Until you read this you may have not been aware at how often the iPhone is in your hand or how often your attention is with something else… maybe you did not realize that your child, no matter how young notices your behavior. We lead by example, our character is not a part time, multi tasked gig- it’s a full time lifestyle.My buddy Michael Jr. has a term for that “Lack-a-daddy.”
It’s the term describing absent fathers- those who are physically or even mentally present.

You can even look at the news headlines- there are tragic stories of parents choosing Farmville or Facebook over caring for their children. It doesn’t have to be that extreme to impact your child’s life. Are we living our love for our children? Are we showing them in action that we are passionate about their growth and place in this world?

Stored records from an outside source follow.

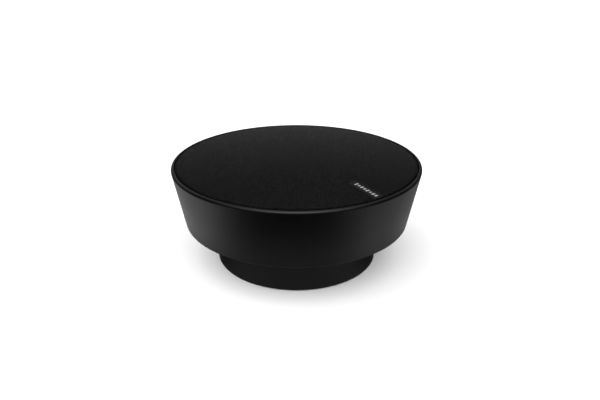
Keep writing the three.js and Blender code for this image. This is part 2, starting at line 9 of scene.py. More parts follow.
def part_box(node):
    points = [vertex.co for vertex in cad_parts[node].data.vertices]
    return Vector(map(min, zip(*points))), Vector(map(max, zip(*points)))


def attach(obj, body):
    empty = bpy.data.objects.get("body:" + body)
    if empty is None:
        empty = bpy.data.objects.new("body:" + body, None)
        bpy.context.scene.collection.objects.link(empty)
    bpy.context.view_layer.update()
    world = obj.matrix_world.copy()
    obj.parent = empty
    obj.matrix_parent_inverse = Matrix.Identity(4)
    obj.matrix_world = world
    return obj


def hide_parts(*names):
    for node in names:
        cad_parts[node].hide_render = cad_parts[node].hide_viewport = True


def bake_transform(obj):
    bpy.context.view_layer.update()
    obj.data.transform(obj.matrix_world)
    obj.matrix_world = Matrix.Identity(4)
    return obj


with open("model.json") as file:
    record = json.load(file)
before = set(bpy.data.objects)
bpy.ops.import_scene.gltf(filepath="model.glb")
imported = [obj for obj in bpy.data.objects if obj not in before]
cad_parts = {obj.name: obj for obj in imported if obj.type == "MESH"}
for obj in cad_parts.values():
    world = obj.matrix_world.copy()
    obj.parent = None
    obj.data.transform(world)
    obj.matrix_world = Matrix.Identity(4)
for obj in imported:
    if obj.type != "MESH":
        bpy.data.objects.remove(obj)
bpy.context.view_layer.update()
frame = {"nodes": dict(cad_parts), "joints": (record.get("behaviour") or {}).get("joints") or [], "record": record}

# ---- sizes, in millimetres
MM = 0.001


def box_mm(node):
    """The lowest and highest corner of a CAD node, in millimetres."""
    low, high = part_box(node)
    return low / MM, high / MM


def extent_mm(node):
    """A round CAD node's radius, bottom and top, in millimetres."""
    low, high = box_mm(node)
    return high.x, low.z, high.z


RIM_RADIUS, CABINET_BOTTOM, RIM_TOP = extent_mm("bowl_shell")
CABINET_FOOT_RADIUS = RIM_RADIUS - 10.5
WALL = 2.8
RIM_FILLET = 2.2
BORE_RADIUS = RIM_RADIUS - 3  # inside of the lip, around the grille
FLOOR_TOP = CABINET_BOTTOM + 3
FLOOR_HOLE_RADIUS = 30
LEDGE_RADIUS = 105
LEDGE_TOP = 79.5
COLLAR_RADIUS = 112.6
COLLAR_TOP = 94

FABRIC_RADIUS, FABRIC_HEM, FABRIC_CROWN = extent_mm("grille_fabric")
FABRIC_THICKNESS = 0.9
FABRIC_SHOULDER = 1.25  # radius of the fabric's rolled edge
FABRIC_DROP = 2  # how far the crown falls by the shoulder
FOLD_RADIUS = FABRIC_RADIUS - FABRIC_SHOULDER  # the middle of that edge
FOLD_HEIGHT = FABRIC_CROWN - FABRIC_DROP - FABRIC_SHOULDER
EDGE_RIBS = 304  # round the fabric's edge

BAFFLE_RADIUS, BAFFLE_BOTTOM, BAFFLE_TOP = extent_mm("baffle_plate")

PEDESTAL_TOP_RADIUS, PEDESTAL_BOTTOM, PEDESTAL_TOP = extent_mm("pedestal_shell")
PEDESTAL_FOOT_RADIUS = PEDESTAL_TOP_RADIUS - 1.9

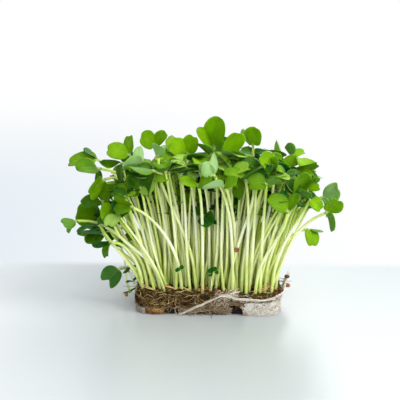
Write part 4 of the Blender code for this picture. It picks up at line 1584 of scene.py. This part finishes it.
def husk_finish():
    material, tree, shader = finish("seed_husk", Roughness=0.5, Specular_IOR_Level=0.35)
    tone = grown(tree, "tone").outputs["Fac"]
    patch = grain(tree, 1.2 * MM, 4)
    seen = maths(tree, "ADD", maths(tree, "MULTIPLY", tone, 0.5), maths(tree, "MULTIPLY", patch, 0.6))
    colour = steps(
        tree,
        seen,
        (0.2, (0.040, 0.012, 0.005)),
        (0.5, (0.21, 0.065, 0.022)),
        (0.85, (0.45, 0.18, 0.075)),
    )
    feed(tree, shader.inputs["Base Color"], colour)
    relief(tree, shader, grain(tree, 0.5 * MM, 3), 0.15 * MM)
    return material


husk_brown = husk_finish()
for name in sorted(frame["nodes"]):
    if name.startswith("seed_husk"):
        low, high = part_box(name)
        skin = Skin()
        husk(skin, (low + high) / 2, (1.8 * MM, 1.35 * MM, 1.15 * MM), chance.uniform(0, 3), chance.random())
        made = skin.make("wrinkled_" + name, husk_brown)
        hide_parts(name)

LOOSE_HUSKS = 46
loose = Skin()
for _ in range(LOOSE_HUSKS):
    x, y = chance.uniform(-0.93, 0.93) * FELT_HALF.x, chance.uniform(-0.93, 0.93) * FELT_HALF.y
    if abs(x) > 34 * MM and abs(y) > 17 * MM:
        continue
    size = chance.uniform(0.6, 1.1)
    half = (1.7 * size * MM, 1.25 * size * MM, 1.0 * size * MM)
    husk(loose, (x, y, felt_top(x, y) + 1.1 * MM), half, chance.uniform(0, 3), chance.random())
every_stem = [point for plant in [*plants.values(), *sown] for point in smooth_path([*plant.stem], 40)]
every_leaf = [
    plant.stem[-1] + leaf.out * leaf.length * 0.6 for plant in plants.values() for leaf in plant.leaves
]
near_stem, near_leaf = np.array((20, -26, 41)) * MM, Vector((66, -22, 84)) * MM
on_stem = min(every_stem, key=lambda point: np.linalg.norm(point - near_stem))
on_leaf = min(every_leaf, key=lambda point: (point - near_leaf).length)
for spot in (
    Vector(on_stem) + Vector((0, -1.5, 0)) * MM,
    on_leaf + Vector((0, -0.8, 1.2)) * MM,
    Vector((-52.6, -8.6, 6.6)) * MM,
    Vector((50.8, -6, 13.0)) * MM,
    Vector((50.6, -3, 18.0)) * MM,
    *(Vector(spot) * MM for spot in FRONT_HUSKS),
):
    husk(loose, spot, (1.9 * MM, 1.5 * MM, 1.25 * MM), chance.uniform(0, 3), chance.random())
made = loose.make("husks_among_the_stems", husk_brown)
print("the loose husks have", len(loose.faces), "faces")

# %% [markdown]
# Last, the size of what is seen is printed, to set beside the solids' size printed at the start, and
# the scene is finished.

# %% Note the sizes and finish
low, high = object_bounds()
print("visual model", [round(1000 * size) for size in high - low], "mm")
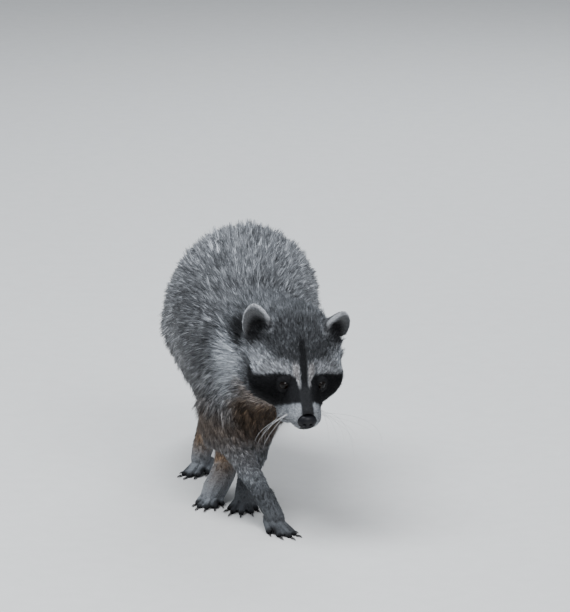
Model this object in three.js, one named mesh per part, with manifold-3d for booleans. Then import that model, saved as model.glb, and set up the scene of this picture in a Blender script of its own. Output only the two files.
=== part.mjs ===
// A raccoon at life size, walking with its head low and turned a little to its left.
// Millimetres, +Z up, the animal faces -Y and its left side is towards +X.
// The surface is the outline of the coat: where the hair is long it stands out over the body by as much.
import * as THREE from "three";
import { mergeVertices } from "three/addons/utils/BufferGeometryUtils.js";
import Module from "manifold-3d";

const wasm = await Module();
wasm.setup();

// ---- Driving dimensions ----
const CUT = 0.4; // width of the cuts that part one piece from the next
const SOLE_DEPTH = 1.2; // how far pads and tail are pressed flat on the ground
const HALF_EYES = 18.5; // from the middle of the face to the middle of an eye
const EYE_RADIUS = 7.2;
const EYE_DEPTH = 4.4; // from the coat at the eyelids in to the middle of the eye
const EAR_LENGTH = 52;
const EAR_HALF_WIDTH = 18.5;
const EAR_HALF_DEPTH = 10.5;
const EAR_WALL = 3;
// How each ear stands: leaning out, leaning back and turned out, in degrees.
const EAR_SET = {
  left: { lean: 7, back: -15, toe: 22 },
  right: { lean: 14, back: 4, toe: 26 },
};
const CLAW_LENGTH = 11;
const CLAW_RADIUS = 1.5;
const TAIL_LENGTHS = 4;
const WHISKER_RADIUS = 0.5;
const WHISKER_POINTS = 20;

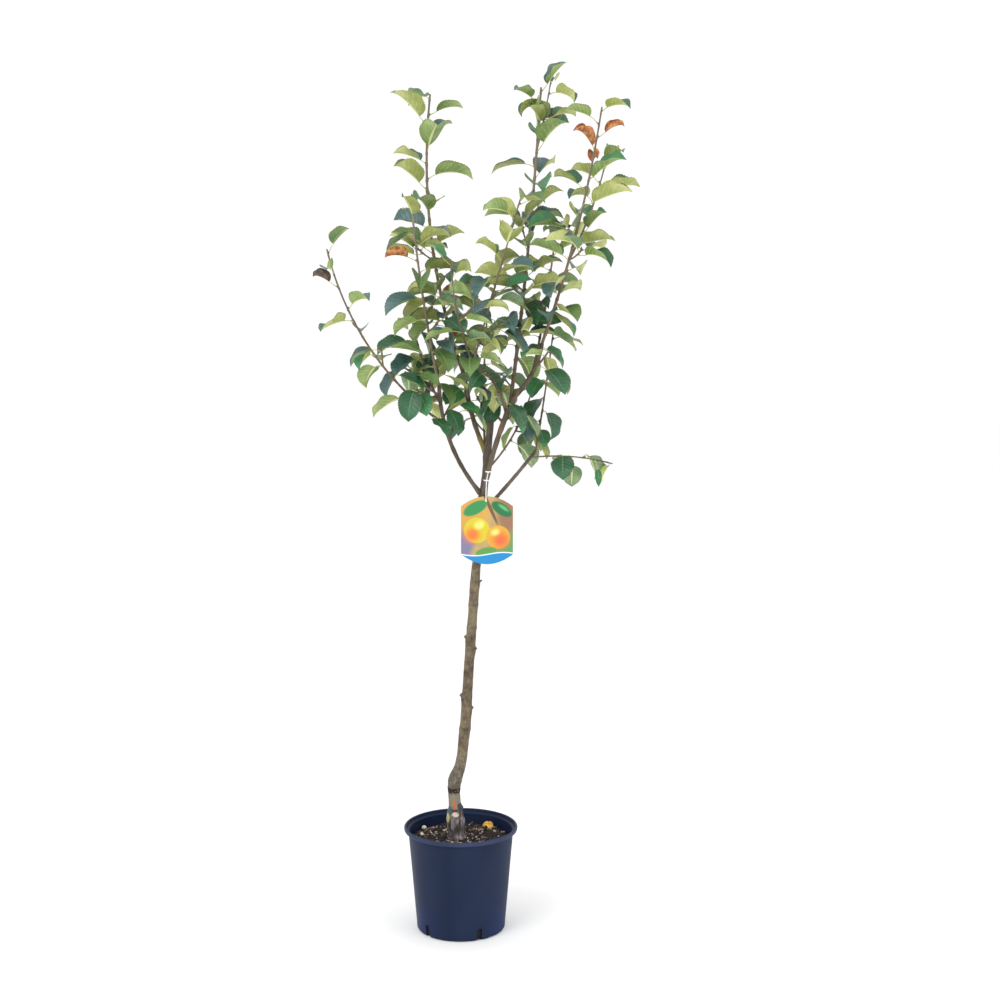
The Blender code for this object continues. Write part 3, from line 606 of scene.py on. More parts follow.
def feed(tree, socket, value):
    """Sets an input to a value, or links another node's output to it."""
    value = getattr(value, "socket", value)
    if isinstance(value, bpy.types.NodeSocket):
        tree.links.new(value, socket)
    else:
        socket.default_value = value


def put(tree, kind, inputs=None, **settings):
    """Adds a node, with its settings and its inputs."""
    node = tree.nodes.new(kind)
    for name, value in settings.items():
        setattr(node, name, value)
    for name, value in (inputs or {}).items():
        feed(tree, node.inputs[name], value)
    return node


class Field:
    """A value that changes over the surface. Signs between fields and numbers add math nodes."""

    def __init__(self, tree, socket):
        self.tree = tree
        self.socket = socket

    def math(self, kind, first, second=0.0):
        node = put(self.tree, "ShaderNodeMath", {0: first, 1: second}, operation=kind)
        return Field(self.tree, node.outputs[0])

    def __add__(self, other):
        return self.math("ADD", self, other)

    def __radd__(self, other):
        return self.math("ADD", other, self)

    def __sub__(self, other):
        return self.math("SUBTRACT", self, other)

    def __rsub__(self, other):
        return self.math("SUBTRACT", other, self)

    def __mul__(self, other):
        return self.math("MULTIPLY", self, other)

    __rmul__ = __mul__

    def __truediv__(self, other):
        return self.math("DIVIDE", self, other)

    def __pow__(self, other):
        return self.math("POWER", self, other)

    def __abs__(self):
        return self.math("ABSOLUTE", self)

    def ramp(self, low, high):
        """The value spread from 0 at low to 1 at high."""
        inputs = {"Value": self, "From Min": low, "From Max": high, "To Min": 0.0, "To Max": 1.0}
        node = put(self.tree, "ShaderNodeMapRange", inputs, interpolation_type="SMOOTHSTEP")
        return Field(self.tree, node.outputs["Result"])


def grainy(tree, vector, scale, **inputs):
    """Plain noise about a half."""
    inputs = {label.capitalize(): value for label, value in inputs.items()}
    inputs = {"Vector": vector, "Scale": scale, **inputs}
    return Field(tree, put(tree, "ShaderNodeTexNoise", inputs).outputs["Fac"])


def axis(tree, vector, name):
    return Field(tree, put(tree, "ShaderNodeSeparateXYZ", {"Vector": vector}).outputs[name])


def scaled(tree, vector, *scale):
    return put(tree, "ShaderNodeMapping", {"Vector": vector, "Scale": scale}).outputs[0]


def vectors(tree, kind, first, *second, out=0):
    inputs = dict(enumerate((first, *second)))
    return put(tree, "ShaderNodeVectorMath", inputs, operation=kind).outputs[out]


def blend(tree, share, first, second):
    """A colour between two, by a share that changes over the surface."""
    node = put(tree, "ShaderNodeMix", {0: share, 6: first, 7: second}, data_type="RGBA")
    return node.outputs[2]


class Effect:
    """A node group that more than one material uses."""

    def __init__(self, name, inputs, outputs):
        self.tree = bpy.data.node_groups.new(name, "ShaderNodeTree")
        for label, value in inputs.items():
            kind = "NodeSocketVector" if isinstance(value, tuple) else "NodeSocketFloat"
            socket = self.tree.interface.new_socket(name=label, in_out="INPUT", socket_type=kind)
            socket.default_value = value
        for label in outputs:
            self.tree.interface.new_socket(
                name=label, in_out="OUTPUT", socket_type="NodeSocketFloat"
            )
        self.start = self.tree.nodes.new("NodeGroupInput")
        self.end = self.tree.nodes.new("NodeGroupOutput")

    def given(self, name):
        return Field(self.tree, self.start.outputs[name])

    def put_out(self, **made):
        for name, value in made.items():
            feed(self.tree, self.end.inputs[name], value)
        return self.tree


def mottle_effect():
    """Soft cloudy patches from 0 to 1, with a finer grain in them."""
    effect = Effect("Mottle", {"Vector": (0.0, 0.0, 0.0), "Scale": 20.0, "Grain": 0.4}, ["Value"])
    cloud = grainy(
        effect.tree, effect.given("Vector"), effect.given("Scale"),
        detail=4.0, roughness=effect.given("Grain"),
    )
    return effect.put_out(Value=cloud.ramp(0.32, 0.68))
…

What would a generation look like if a handful of us fathers banded together to make a commitment to have healthy boundaries and priorities? To choose to love and protect our kids before that task or job or email or app or device… to give our children the attention they deserve. Do we trust God enough to allow Him to align our priorities? What legacy are you leaving in your children? Is it distracted, impatient, diluted, unhappy? Or is it focused, honorable, loving, generous?

Are we willing to become Fathers and men by living with character and leading our families? Are we courageous enough to shatter the status quo of being busy with intentional living and leading? If we do, and are present and listen, it will be one of the most gracious acts of love we can give anyone, especially our children. Are we willing to sacrifice that email, blog comment, retweet, traffic to our site for the love of our children? Does any of that really matter in comparison to our future and legacy?

The way we love our children is the purest form of discipleship. Today, I put down my phone, close my laptop, and press the big ignore button, nothing matters more than my kids. Today I choose love. Who is with me?